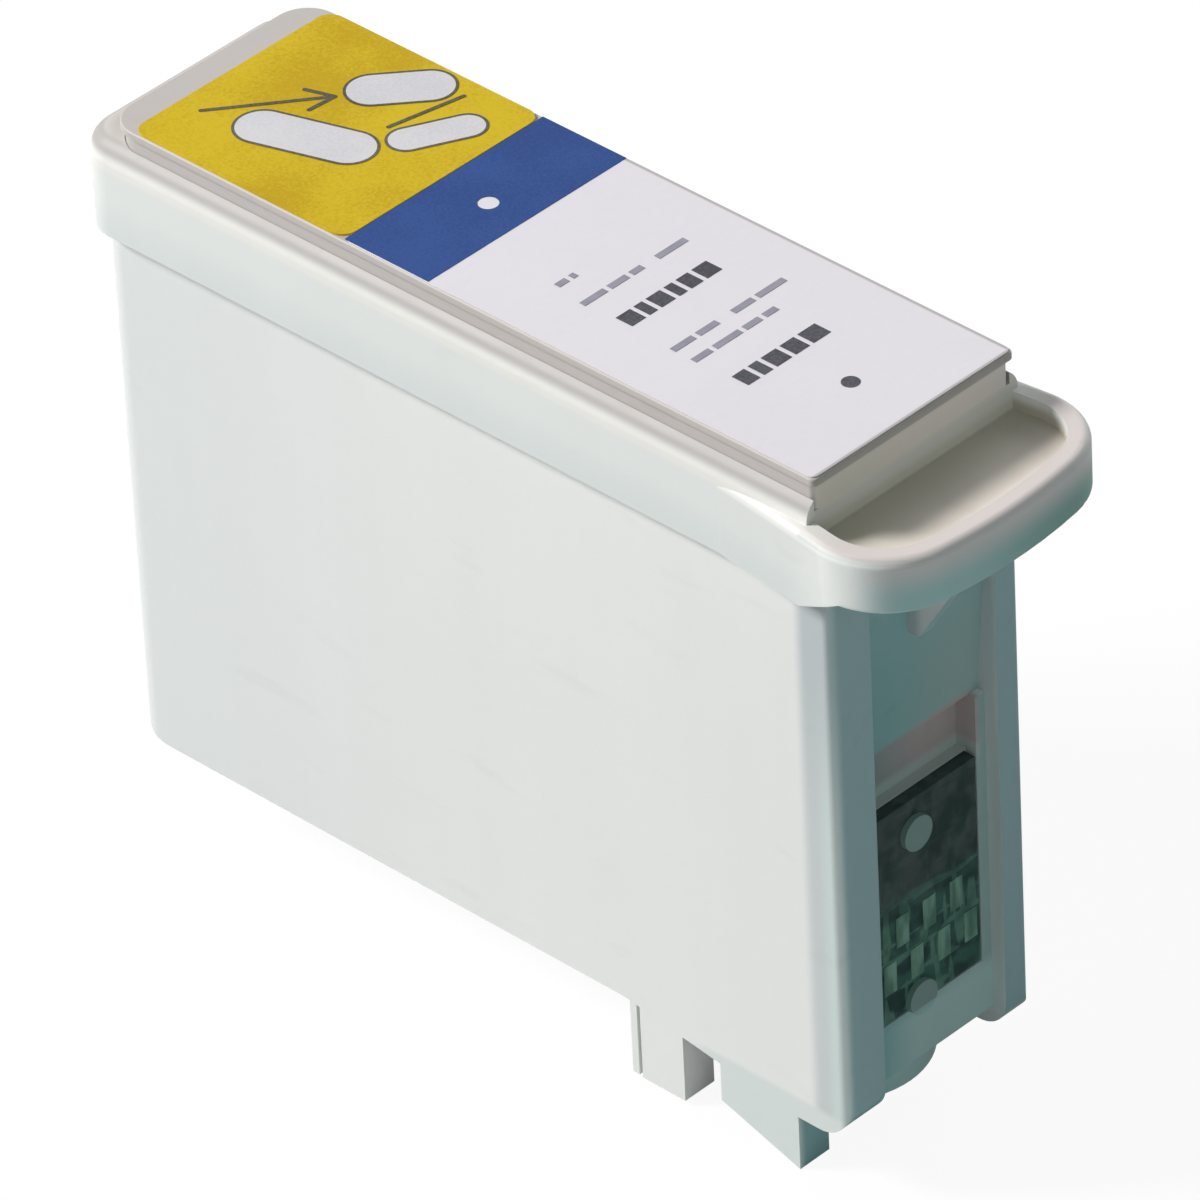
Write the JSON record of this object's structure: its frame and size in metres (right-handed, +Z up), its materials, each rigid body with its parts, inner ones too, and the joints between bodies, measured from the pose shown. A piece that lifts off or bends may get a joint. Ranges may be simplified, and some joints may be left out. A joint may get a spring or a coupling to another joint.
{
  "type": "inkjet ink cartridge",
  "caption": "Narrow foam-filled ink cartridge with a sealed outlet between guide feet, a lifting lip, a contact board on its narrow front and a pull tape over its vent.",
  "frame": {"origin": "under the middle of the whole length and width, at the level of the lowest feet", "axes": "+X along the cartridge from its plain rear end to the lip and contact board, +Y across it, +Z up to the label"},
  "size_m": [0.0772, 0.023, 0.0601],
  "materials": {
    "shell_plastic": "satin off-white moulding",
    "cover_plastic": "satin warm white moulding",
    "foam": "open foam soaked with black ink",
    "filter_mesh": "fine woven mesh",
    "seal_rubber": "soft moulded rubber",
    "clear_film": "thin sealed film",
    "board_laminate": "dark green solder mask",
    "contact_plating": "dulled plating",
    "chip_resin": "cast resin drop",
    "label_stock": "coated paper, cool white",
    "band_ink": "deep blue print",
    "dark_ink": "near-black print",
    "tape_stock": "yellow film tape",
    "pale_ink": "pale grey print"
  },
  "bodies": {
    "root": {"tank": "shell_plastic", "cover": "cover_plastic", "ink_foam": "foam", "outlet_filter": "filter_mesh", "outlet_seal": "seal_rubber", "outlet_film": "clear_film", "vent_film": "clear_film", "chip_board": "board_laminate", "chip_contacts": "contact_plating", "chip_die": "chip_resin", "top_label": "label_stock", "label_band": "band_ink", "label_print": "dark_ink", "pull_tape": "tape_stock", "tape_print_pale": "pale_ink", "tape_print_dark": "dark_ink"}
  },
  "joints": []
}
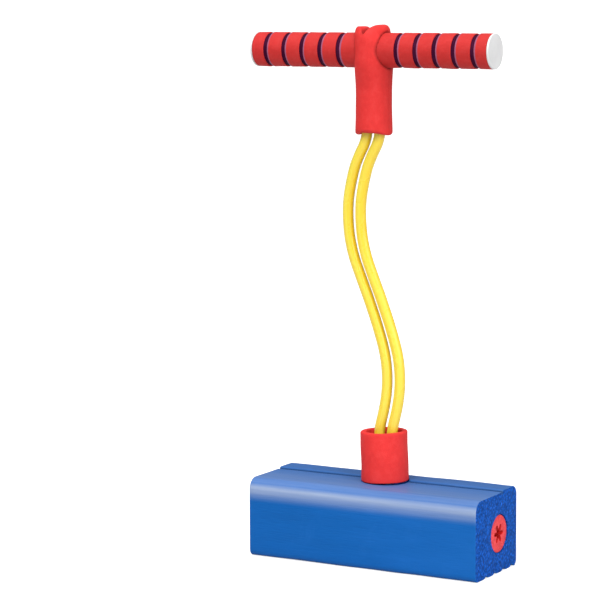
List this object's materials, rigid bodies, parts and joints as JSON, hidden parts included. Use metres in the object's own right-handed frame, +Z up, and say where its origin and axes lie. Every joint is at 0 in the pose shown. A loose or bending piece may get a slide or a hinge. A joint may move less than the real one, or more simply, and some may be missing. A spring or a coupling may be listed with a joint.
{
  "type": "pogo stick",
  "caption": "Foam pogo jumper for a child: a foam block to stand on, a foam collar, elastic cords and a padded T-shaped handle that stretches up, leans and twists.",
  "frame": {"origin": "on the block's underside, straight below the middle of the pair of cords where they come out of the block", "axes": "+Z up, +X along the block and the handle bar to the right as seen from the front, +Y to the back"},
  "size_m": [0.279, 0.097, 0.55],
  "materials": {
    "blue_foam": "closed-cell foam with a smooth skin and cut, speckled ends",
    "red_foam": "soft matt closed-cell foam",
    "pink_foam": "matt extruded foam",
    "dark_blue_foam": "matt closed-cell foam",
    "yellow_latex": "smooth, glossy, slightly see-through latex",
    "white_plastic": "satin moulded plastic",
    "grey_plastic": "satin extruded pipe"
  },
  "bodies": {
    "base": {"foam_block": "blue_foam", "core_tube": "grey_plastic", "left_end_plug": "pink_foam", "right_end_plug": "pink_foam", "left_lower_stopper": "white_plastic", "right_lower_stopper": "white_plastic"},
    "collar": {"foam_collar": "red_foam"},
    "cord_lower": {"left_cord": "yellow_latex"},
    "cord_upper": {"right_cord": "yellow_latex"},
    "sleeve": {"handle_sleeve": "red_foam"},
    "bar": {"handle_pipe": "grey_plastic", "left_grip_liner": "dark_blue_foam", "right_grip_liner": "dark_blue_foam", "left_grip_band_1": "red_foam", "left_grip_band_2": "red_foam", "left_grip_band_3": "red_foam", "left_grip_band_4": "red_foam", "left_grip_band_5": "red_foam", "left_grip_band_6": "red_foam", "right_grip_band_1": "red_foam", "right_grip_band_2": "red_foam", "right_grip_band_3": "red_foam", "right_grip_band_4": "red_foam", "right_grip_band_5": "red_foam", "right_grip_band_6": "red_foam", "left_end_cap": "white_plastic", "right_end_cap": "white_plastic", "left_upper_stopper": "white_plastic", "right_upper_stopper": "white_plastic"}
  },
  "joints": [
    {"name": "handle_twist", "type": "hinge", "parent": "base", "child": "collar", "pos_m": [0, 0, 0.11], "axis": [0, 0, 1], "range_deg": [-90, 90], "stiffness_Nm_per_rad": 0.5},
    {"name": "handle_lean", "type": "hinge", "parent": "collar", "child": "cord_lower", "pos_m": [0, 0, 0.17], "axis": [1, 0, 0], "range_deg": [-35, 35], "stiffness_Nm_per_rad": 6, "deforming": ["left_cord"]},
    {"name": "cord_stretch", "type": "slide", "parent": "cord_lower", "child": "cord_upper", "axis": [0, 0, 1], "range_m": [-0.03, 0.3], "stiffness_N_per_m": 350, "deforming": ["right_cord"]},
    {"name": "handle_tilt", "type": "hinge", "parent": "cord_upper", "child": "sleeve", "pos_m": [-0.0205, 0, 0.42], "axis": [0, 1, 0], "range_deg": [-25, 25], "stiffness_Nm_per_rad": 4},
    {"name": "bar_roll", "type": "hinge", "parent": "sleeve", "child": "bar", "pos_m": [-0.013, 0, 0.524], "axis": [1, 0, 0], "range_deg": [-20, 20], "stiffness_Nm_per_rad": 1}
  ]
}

# REQUIRED TASK:
Go through the material and copy out every line with "axes" in it.

# THE REPLY:
  "frame": {"origin": "under the middle of the whole length and width, at the level of the lowest feet", "axes": "+X along the cartridge from its plain rear end to the lip and contact board, +Y across it, +Z up to the label"},
List this object's materials, rigid bodies, parts and joints as JSON, hidden parts included. Use metres in the object's own right-handed frame, +Z up, and say where its origin and axes lie. Every joint is at 0 in the pose shown. A loose or bending piece may get a slide or a hinge. A joint may move less than the real one, or more simply, and some may be missing. A spring or a coupling may be listed with a joint.
  "frame": {"origin": "on the block's underside, straight below the middle of the pair of cords where they come out of the block", "axes": "+Z up, +X along the block and the handle bar to the right as seen from the front, +Y to the back"},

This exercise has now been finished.